Pra falar que Totonho operou, mas passa bem. Pra saber que a praga do banco está cobrando o financiamento da roça. Pra dar a notícia do falecimento do Quinzinho. Pra pedir pro Luiz trazer o remédio pro amarelão dos meninos. Pra pór lembranças em letra escrita.
Pra pedir pro Deputado que ajeite aquele emprego pro João. Pra cobrar do Pedrinho a gravidez da Jerusa. Pra prometer o céu e a terra pra Santo António arrumar marido antes do fim do ano. Pra mandar carinhos pros afilhados e saudades pros compadres.
Pra levar socorro e consolação. Pra escrever "Correio Elegante" na quermesse da igreja. Pra estar lá e aqui; presente, mesmo ausente. Pra chorar a dor da saudade, dizer das aflições e pedir ajuda. Pra explicar o caminho e sustentar a fé. Pra lembrar ao Luiz de trazer um rolo de fumo goiano do empório do Abadala, um jogo de cordas de aço pra viola e aqueles anzóis grandes pra peixe brigador.
Pra Joaquim ver na farmácia se chegou o remédio pra febre amarela e pras feridas do gado; cuidar dos foguetes da Festa do Divino e ver quando é que a Marinha vai mandar o médico e o dentista. Pra pedir notícias do marido, que está no acampamento 8, lote 3 do seringal do dr.
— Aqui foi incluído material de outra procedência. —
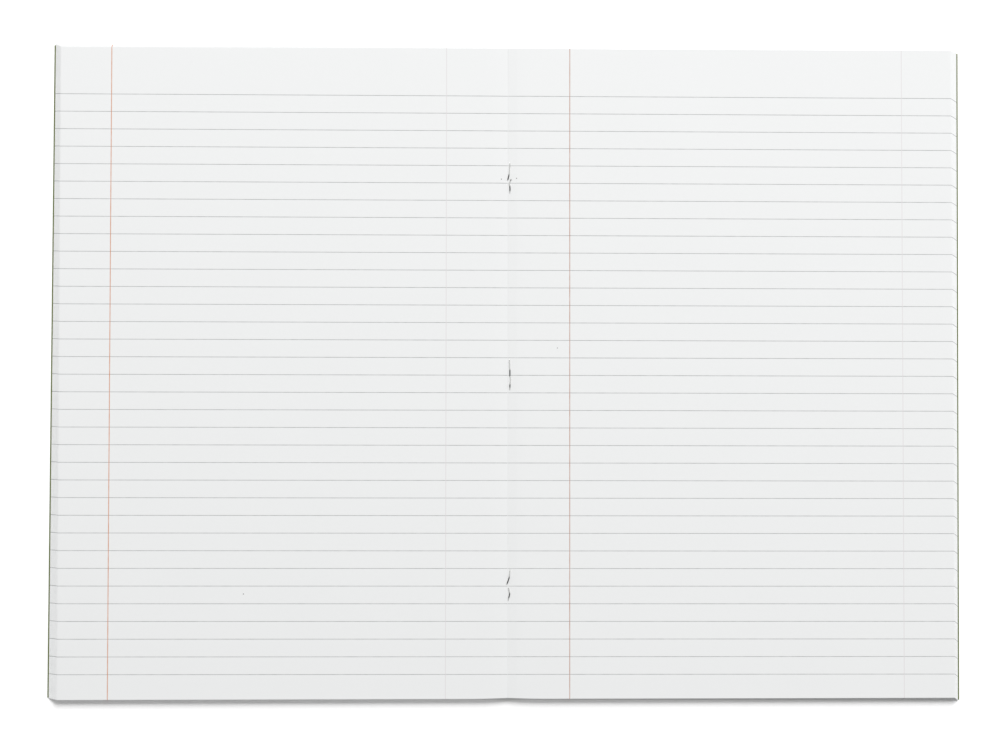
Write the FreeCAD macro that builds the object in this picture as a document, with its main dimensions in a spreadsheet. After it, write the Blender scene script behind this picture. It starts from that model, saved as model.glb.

Manoel, e comunicar que nasceu o filho de Maria e ele agora é avó.
Pra informar ao seu Francisco que precisa reformar as canoas antes do tempo das chuvas e pra ele trazer as redes de malha média que prometeu, porque os peixes estão rareando e está difícil viver da pesca.
Pra dizer coisas bobas de amor!
Era assim, no campo e na cidade, a doce simplicidade que o tempo levou. E ainda é na brutal imensidão amazónica, onde a carta segue de mão em mão, na canoa, no lombo de burro ou pela mágica do rádio-amador.